Wind, Rain, and Carnivorous Beasts Conspire to Rob Our Adventurer of His Sanity.

Around 2 a.m., after four hours of sitting in the dark, I feel exhausted enough to try to get some shut-eye and bury the lower half of my body in sand as insulation. I only doze off for minutes at a time before a thunderclap or mysterious shriek jolts me awake. But in those mini-pockets of snooze, I am having the most vivid dreams about death, the amputation of my legs at the knee, and an armada of clicking, hissing horseshoe crabs storming the beach like some Paleozoic D-day. At the climax of one particularly distressing vignette, I find myself looking into a pair of glowing eyes. It takes a couple of seconds to realize this isn’t a continuation of nightmares but that I am actually face to face with a large and rain-sodden raccoon. His head is under the tarp, his face about eighteen inches from my own.

“Fuck off!” I scream, but not having spoken in almost twelve hours, my voice cracks, and this surely gives the creature the notion that I am more scared of him that he is of me. Accordingly, he seems to shrug and slinks back off into the downpour. There is no sleeping now.

It being June, true darkness lasts only about seven hours, and just after 4 a.m., I kick off my shoes, brush off some of the grime, and look at the state of my tingling feet. They are translucent, bruised, and cadaverous. I start freaking out. (But justifiably—I learn later that I am suffering from a WWI-era malady called trench foot, which, if not treated in time, can lead to gangrene and, if you’re really unlucky, amputation.) It’s only the shame of disappointing Duke that prevents me from calling for a rescue.

Instead, I decide that I have to eat something and run out into the storm to collect some seaweed. I grab a handful from the sand and rinse it off in the surf. I come back, nibble on it, and, of course, it is foul. I then pry open one of my little mussels and poke at the slimy innards. Perhaps it’s the act of steaming that makes them look less like phlegm. A moment away from chugging it, I remember what I’d read about Jamaica Bay’s four water-treatment plants’ not being able to deal with excessive storm water, and how, during weather like dear old Barry, raw sewage is often dumped into the bay. As hungry as I am, my misery will be many times worse if I have some sort of gastrointestinal episode, so I try instead to cheat hunger by filling up on water. I remember the coconuts farther up the shoreline. Excitedly, I run across the sand and, after finding three or four empty shells, pick up a nut whose weight promises sweet sustenance. I engage the chisel from my Leatherman and hammer a hole through the shell with the aid of a brick. I tip the milk into my mouth. It is seawater tinged with merely a hint of coconut flavor. But there is still the flesh! I crack open the nut on a rock and slice out a morsel of bright white meat. Unfortunately, in the weeks, months, or years since this fruit was set adrift, seawater has penetrated the shell and pickled the interior, resulting in something inedible, sour, and putrid. I manage to get a few bites down before a protracted bout of gagging.

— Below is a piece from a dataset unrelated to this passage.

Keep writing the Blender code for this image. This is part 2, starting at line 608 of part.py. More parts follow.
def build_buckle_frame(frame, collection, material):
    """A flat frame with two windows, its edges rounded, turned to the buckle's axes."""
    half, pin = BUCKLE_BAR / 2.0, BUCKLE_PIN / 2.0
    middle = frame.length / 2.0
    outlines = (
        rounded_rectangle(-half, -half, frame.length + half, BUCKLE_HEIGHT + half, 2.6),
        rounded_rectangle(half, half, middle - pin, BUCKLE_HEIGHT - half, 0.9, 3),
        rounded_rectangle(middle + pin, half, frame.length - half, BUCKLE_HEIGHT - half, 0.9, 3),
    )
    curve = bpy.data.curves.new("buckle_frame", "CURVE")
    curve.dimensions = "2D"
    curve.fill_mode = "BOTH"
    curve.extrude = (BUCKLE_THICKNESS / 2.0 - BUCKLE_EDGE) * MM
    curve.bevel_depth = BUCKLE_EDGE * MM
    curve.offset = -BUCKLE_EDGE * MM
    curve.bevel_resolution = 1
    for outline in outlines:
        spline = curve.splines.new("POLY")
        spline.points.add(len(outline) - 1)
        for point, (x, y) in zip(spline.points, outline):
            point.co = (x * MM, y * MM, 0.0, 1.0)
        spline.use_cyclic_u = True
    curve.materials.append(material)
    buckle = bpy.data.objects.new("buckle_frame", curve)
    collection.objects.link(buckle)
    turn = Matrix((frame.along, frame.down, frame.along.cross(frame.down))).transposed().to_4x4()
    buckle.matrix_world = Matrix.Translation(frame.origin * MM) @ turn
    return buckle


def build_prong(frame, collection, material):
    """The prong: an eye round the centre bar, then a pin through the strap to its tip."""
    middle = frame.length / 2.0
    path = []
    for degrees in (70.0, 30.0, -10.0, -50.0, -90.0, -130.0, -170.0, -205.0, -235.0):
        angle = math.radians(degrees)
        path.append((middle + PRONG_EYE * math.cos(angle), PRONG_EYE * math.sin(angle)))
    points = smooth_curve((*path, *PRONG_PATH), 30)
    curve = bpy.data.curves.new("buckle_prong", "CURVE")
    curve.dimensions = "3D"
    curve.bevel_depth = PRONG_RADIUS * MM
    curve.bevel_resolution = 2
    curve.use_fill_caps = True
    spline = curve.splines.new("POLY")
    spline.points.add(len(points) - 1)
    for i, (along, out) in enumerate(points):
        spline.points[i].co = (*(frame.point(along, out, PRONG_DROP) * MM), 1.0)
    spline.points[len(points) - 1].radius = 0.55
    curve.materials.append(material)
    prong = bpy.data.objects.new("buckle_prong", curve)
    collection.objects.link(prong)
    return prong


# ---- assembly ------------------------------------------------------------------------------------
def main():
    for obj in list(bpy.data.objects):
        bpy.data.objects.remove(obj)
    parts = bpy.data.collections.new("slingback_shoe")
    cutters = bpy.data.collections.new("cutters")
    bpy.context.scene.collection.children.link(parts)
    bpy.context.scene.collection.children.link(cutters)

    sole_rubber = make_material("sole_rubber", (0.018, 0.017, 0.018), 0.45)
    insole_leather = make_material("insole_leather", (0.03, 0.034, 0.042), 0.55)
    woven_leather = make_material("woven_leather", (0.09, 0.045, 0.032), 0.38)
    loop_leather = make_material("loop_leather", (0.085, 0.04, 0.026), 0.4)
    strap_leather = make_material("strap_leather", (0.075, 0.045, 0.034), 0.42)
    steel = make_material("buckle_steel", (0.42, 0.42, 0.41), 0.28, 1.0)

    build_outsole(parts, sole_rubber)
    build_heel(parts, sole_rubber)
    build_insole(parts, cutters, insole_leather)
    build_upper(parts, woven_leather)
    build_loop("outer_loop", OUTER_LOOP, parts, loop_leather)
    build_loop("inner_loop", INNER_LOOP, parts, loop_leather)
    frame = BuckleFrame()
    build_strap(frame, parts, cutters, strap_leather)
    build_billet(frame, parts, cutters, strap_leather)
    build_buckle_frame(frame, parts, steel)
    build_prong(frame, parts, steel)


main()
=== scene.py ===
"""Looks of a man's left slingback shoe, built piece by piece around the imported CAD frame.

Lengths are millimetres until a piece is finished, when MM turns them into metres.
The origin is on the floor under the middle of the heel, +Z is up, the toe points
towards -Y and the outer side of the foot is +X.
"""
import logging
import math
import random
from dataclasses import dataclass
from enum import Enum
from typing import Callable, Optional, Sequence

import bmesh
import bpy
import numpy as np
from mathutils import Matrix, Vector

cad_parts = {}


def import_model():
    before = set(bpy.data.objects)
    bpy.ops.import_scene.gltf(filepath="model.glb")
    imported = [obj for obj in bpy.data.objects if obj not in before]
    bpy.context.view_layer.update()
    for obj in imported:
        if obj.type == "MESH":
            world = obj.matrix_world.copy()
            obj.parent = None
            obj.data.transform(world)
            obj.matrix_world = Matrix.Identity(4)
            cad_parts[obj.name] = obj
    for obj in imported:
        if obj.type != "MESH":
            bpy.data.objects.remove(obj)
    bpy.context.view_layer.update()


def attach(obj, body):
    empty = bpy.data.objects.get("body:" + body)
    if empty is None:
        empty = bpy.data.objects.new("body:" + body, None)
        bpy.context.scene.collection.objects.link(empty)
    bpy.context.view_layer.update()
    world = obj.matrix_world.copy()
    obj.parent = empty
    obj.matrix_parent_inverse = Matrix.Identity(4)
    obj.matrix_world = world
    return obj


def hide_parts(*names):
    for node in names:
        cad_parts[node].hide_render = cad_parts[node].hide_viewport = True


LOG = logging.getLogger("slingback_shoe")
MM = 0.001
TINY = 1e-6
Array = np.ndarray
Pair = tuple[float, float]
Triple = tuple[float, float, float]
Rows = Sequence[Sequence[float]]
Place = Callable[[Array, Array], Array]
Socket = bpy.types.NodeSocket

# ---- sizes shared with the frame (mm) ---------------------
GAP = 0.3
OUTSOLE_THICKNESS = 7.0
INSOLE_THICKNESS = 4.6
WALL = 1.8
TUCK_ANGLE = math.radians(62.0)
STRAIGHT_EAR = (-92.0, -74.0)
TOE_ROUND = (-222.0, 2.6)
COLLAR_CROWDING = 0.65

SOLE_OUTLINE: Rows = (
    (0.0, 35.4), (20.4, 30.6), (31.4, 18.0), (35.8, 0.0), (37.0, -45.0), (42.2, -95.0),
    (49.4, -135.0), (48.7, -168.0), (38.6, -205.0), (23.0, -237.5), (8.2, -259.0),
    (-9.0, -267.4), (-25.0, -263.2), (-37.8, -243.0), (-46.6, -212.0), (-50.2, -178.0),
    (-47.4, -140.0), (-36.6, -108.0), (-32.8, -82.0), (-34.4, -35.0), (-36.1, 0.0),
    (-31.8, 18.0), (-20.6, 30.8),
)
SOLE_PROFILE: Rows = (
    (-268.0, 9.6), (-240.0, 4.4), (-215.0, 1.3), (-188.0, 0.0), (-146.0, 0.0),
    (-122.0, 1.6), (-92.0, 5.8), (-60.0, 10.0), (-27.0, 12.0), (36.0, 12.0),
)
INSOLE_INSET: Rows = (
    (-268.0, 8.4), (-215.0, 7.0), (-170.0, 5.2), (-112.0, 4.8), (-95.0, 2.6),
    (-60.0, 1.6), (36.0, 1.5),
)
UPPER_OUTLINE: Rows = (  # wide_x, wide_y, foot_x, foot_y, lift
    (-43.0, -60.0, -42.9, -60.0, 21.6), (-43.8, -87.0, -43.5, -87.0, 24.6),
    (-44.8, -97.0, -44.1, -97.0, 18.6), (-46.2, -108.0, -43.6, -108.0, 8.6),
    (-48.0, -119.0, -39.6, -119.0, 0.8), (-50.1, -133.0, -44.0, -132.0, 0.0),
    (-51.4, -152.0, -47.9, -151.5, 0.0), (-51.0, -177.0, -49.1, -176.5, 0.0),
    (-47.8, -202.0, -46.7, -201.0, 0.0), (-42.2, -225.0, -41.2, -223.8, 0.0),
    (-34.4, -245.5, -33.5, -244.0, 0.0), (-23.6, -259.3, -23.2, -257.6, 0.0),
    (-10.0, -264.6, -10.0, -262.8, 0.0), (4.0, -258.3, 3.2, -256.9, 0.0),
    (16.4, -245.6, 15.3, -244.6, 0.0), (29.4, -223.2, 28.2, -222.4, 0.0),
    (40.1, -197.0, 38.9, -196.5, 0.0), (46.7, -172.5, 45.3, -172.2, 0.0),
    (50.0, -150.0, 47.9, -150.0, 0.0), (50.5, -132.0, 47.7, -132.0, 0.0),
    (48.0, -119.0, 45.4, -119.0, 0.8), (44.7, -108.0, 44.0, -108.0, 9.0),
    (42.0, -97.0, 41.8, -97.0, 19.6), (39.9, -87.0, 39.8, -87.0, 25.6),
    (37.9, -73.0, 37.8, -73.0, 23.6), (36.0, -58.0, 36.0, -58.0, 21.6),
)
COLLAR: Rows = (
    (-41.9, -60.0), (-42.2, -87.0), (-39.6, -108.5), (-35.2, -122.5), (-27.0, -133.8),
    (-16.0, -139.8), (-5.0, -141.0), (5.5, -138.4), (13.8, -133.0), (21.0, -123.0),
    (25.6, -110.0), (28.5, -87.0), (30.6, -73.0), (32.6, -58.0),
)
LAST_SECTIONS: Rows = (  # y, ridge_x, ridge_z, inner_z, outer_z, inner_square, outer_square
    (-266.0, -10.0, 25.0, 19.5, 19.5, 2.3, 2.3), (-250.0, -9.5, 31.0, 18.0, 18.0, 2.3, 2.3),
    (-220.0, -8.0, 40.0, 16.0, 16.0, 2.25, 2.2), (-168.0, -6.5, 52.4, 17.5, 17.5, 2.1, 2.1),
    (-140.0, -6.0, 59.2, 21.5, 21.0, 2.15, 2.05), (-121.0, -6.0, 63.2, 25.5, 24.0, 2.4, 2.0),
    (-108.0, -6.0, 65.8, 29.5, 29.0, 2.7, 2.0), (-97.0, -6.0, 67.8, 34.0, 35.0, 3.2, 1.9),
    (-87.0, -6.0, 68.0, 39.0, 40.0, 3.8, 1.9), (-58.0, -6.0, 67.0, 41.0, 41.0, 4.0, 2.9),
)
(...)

Our Fallen Hero’s Spirit Is Broken, His Pride Cast Off; Plus, the Journey Home.

Barry has been intensifying overnight, and the collecting runoff water looks set to breach my levees. I scurry out of the shelter and trudge through the silt to the crashing waves on the beach, and attempt to haul an overturned fiberglass boat to higher ground for use as cover, but it proves much too heavy. Running back to the shelter, I gash my shin on an upright bit of decaying driftwood and a trickle of blood streams down my leg. By 9 a.m., with a limp, a coating of grime, hunger, fatigue, trench foot, and still no break in the weather, I shamefacedly text Duke an SOS signal. He isn’t scheduled to pick me up until the afternoon of the following day, and I later find out that in order to mount a rescue mission, he had to cancel two tattoo sittings. That’s just the kind of guy he is.

He says that he will be there just as soon as the bay calms down enough to cross safely, and knowing that I won’t have to endure another night shivering in the elements is a massive relief.

The rain that commenced just as Duke had dropped me off magically ceases as soon as I catch sight of him rowing toward me, at about 3:30 p.m. By the time he makes landfall, Ruffle Bar is a subtropical idyll, making it even more difficult to explain how I’ve fallen afoul of my surroundings. My embarrassment is eclipsed by the feeling of relief that I am now just a few hours away from a meal, a hot shower, and clean linens.

“You okay, man?” he asks with genuine concern. “I brought something to warm you up.”

I expect a blanket, but instead, Riley produces a bottle of Irish whiskey. Yo-ho-ho and all that. I take a gulp and wince.

“I’m fine,” I say. “I just didn’t expect the weather to be quite like that.”

To ease my blushes, he says that he’d been thinking about how the weather might have been playing hell with my schemes. “I was having dinner last night and I heard the thunder and I was like, ‘Aww, man!’ But, hey, your shelter looks like it did the trick, looks wicked cozy.”

Everything in my body language screams for us to get back across the bay, but Duke is in no hurry. He stands on the shore drinking it all in (along with another snort from the bottle) as I examine the grime and grit that has infiltrated my every pore, and long to be hosed down and scrubbed hard. He collects fragments of thick, colorful glass bottles embossed with the names of the local distilleries and breweries.

“See those bits of purple on the clamshells?” he asks me. “The Canarsee Indians who lived all over here used to make beads out of it. That’s wampum.”

He’s transported: seeing the island as Giovanni de Verrazano had seen it in 1524. I, on the other hand, need to be transported to a McDonald’s, and soon enough, we are headed back.

“New York City has been sort of superimposed on a group of islands,” says Duke between effortful oar strokes that propel us slowly but surely toward Floyd Bennett Field. “But it’s designed in a way that the people who live here can totally be unaware of how fucking awesome it is.”